I believe it's a combination of family, educational environment, and other (external) factors. Cultural crap, too, those biases from how people talk and subconsciously steer kids. I know lots of male "readers," though; but I'm part of the SF/F crowd, and I'm in a GLBT SF/S/H group that has more active men than women; my experience must be atypical in a bunch of ways.

Diane P: Hmm, sounds like you have a bias in favour of fiction & against non-fiction.... ;-)

But that makes me wonder, why does everyone have to be a reader? (Heresy! Burn him at the stake!) Tastes differ in what we get enjoyment out of -- so what? And yet...I think everyone should readreadread!!! Heh, I guess I wouldn't be reading this interesting post if I didn't have a bias in favour of reading. ;-) (Though I don't, I believe, have a bias against non-reading activities.)

BuffySquirrel said...

The child's brain seeks out the activities appropriate to their gender (whatever those may be in their culture). So, (reducing a complex process to a simple statement) seeing females reading is not going to encourage a boy to read.

lady t said...

I have to agree with Robin about the parents-may a time,I saw mothers and fathers pushing books on boys which clearly didn't interest them but in Mom and Dad's eyes were"good". One time in a Borders store,my sister and I overheard a mom telling her son that the book he selected(it may have been a Captain Underpants book or some other series)wasn't one that she"wanted to read with him." Uh,shouldn't it be about what HE wants to read?

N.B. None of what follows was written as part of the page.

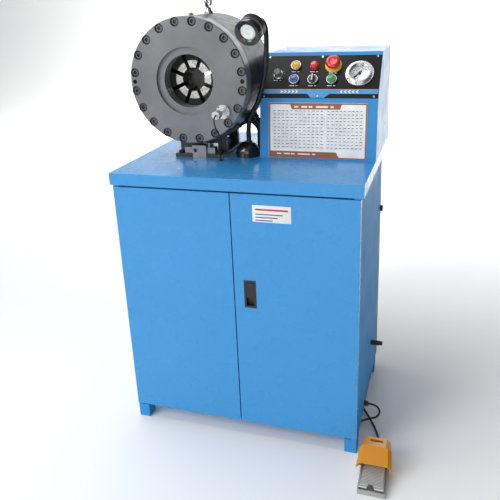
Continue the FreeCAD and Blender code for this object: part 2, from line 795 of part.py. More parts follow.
# ---------------------------------------------------------------- sensor on the front cover
def make_sensor():
    flange = rod(sensor_at - Y_AXIS * 8, Y_AXIS, 19.5, 8)
    hub = rod(sensor_at - Y_AXIS * 14, Y_AXIS, 11, 7)
    stem = rod(sensor_at - Y_AXIS * 50, Y_AXIS, 6, 40)
    body = fuse([flange, hub, stem])
    for dx, dz in ((-12, 12), (12, -12), (-12, -12), (12, 12)):
        body = body.cut(rod(sensor_at + V(dx, -9, dz), Y_AXIS, 1.8, 10))
    plug = rod(sensor_at - Y_AXIS * 65, Y_AXIS, 11, 24)
    plug = plug.cut(rod(sensor_at - Y_AXIS * 50, Y_AXIS, 6, 12))
    plug = plug.cut(rod(sensor_at - Y_AXIS * 66, Y_AXIS, sensor_cable_radius + 0.5, 3))
    return group([body, plug])


def sensor_hole():
    return V(head_x + 77, 180, top_height)


def sensor_cable_points():
    plug = sensor_at - Y_AXIS * 63.5
    hole = sensor_hole()
    return [plug, plug + V(1, -16.5, -2), plug + V(4, -26, -18), plug + V(7, -16, -40),
            plug + V(6, 12, -59), plug + V(-4, 40, -83), plug + V(-17, 64, -105),
            V(hole.x + 1.5, hole.y - 6, hole.z + 18), V(hole.x, hole.y, hole.z - 6)]


# ---------------------------------------------------------------- hoses, glands and the pedal cable
def port_way():
    return V(math.sqrt(0.5), 0, -math.sqrt(0.5))


def port_at(y):
    return V(head_x, y, head_z) + port_way() * head_radius


def hose_drop_x():
    return port_at(0).x + hose_reach


def make_hoses():
    solids = []
    valve_top = lid_top + valve_height
    ends = ((V(valve_x + 15, valve_y + 45, 0), valve_top + 192, valve_top + 112),
            (V(valve_x + 55, valve_y + 60, 0), valve_top + 152, valve_top + 82))
    for y, (end, first_low, second_low) in zip(hose_ports, ends):
        port = port_at(y)
        way = port_way()
        start = port + way * 20
        drop = V(hose_drop_x(), y, port.z - (hose_drop_x() - port.x))
        points = [start, drop, V(hose_drop_x(), y, first_low), V(end.x, end.y, second_low),
                  V(end.x, end.y, valve_top + 14)]
        hose = tube("hose", points, hose_radius)
        nut = hexagon_hole(port - way * spot_face, way, 26, 10)
        sleeve = rod(port + way * 8, way, 11, 12)
        tail = rod(port - way * 13, way, 7.9, 13)
        lower = rod(V(end.x, end.y, valve_top), Z_AXIS, 11, 14)
        solids += [hose, fuse([nut, sleeve, tail]), lower]
    return group(solids)


def mains_gland_at():
    return V(half_cabinet, 302, 186)


def pedal_gland_at():
    return V(half_cabinet, 155, 62)


def gland(at, way, length, bore):
    """A domed nut on a threaded stem that goes through the wall behind it."""
    nut = rod(at, way, gland_radius, length * 0.6)
    dome = Part.makeCone(gland_radius, gland_radius * 0.75, length * 0.4, at + way * (length * 0.6), way)
    stem = rod(at - way * 9, way, gland_radius - 2.1, 9)
    body = fuse([nut, dome, stem])
    return body.cut(rod(at - way * 10, way, bore, length + 12))


def make_glands():
    pieces = [gland(mains_gland_at(), X_AXIS, 35.0, 4.0),
              gland(pedal_gland_at(), X_AXIS, gland_length, pedal_cable_radius),
              gland(pedal_socket_at(), Y_AXIS, 12.0, pedal_cable_radius)]
    for y in hose_ports:
        ring_low = V(hose_drop_x(), y, top_height)
        pieces.append(ring(ring_low, Z_AXIS, hose_radius + 9, hose_radius + 0.3, 4))
    pieces.append(ring(sensor_hole(), Z_AXIS, sensor_cable_radius + 6, sensor_cable_radius + 2.4, 2))
    knob = rod(V(half_cabinet, cabinet_back + rear_panel_depth / 2, 581), X_AXIS, 10, 8)
    pieces.append(knob)
    return group(pieces)


def pedal_socket_at():
    return V(pedal_x, pedal_rear, 14)


def pedal_cable_points():
    """Out of the cabinet, down in a bow, under the cabinet and back, then to the pedal."""
    tip = pedal_gland_at() + X_AXIS * gland_length
    socket = pedal_socket_at() + Y_AXIS * 12
    return [tip, V(374, 155.5, 61), V(388, 157, 48), V(389, 158, 30), V(379, 157, 14),
            V(358, 151, 11), V(334, 141, 4.5), V(290, 120, 3.1), V(205, 98, 3.1), V(118, 92, 3.1),
            V(32, 104, 3.1), V(-38, 150, 3.1), V(-62, 228, 3.1), V(-36, 300, 3.1), V(32, 346, 3.1),
            V(117, 353, 3.1), V(200, 334, 3.1), V(264, 299, 3.1), V(306, 252, 3.1), V(336, 205, 3.1),
            V(363, 158, 3.1), V(386, 110, 3.1), V(400, 63, 3.4), V(403, 31, 9),
            V(socket.x, socket.y, socket.z)]


# ---------------------------------------------------------------- console
break_point = V(console_left, console_front + break_setback, top_height + break_height)
face_rise = console_height - break_height
face_run = console_setback - break_setback
face_turn = math.degrees(math.atan2(face_rise, face_run))
lower_turn = math.degrees(math.atan2(break_height, break_setback))


def on_face(shape, across, up):
    """Puts a shape made on z = 0 onto the sloping face, its z pointing out of it."""
    turn = FreeCAD.Rotation(X_AXIS, face_turn)
    place = break_point + turn.multVec(V(across, up, 0))
    shape.Placement = FreeCAD.Placement(place, turn).multiply(shape.Placement)
    return shape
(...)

Then the boy's father chimed in(out of boredom,it sounded like)and kept insisting that the kid read Treasure Island,repeating over and over that"it's a classic." Ten to one,Dad never read TI,just wanted to be sure that the boy had a book his mom approved of. I do think it's fine that parents take an interest in what their kids read but they should keep an open mind and let him/her develop their own tastes,not just spoon feed them something that makes them look good.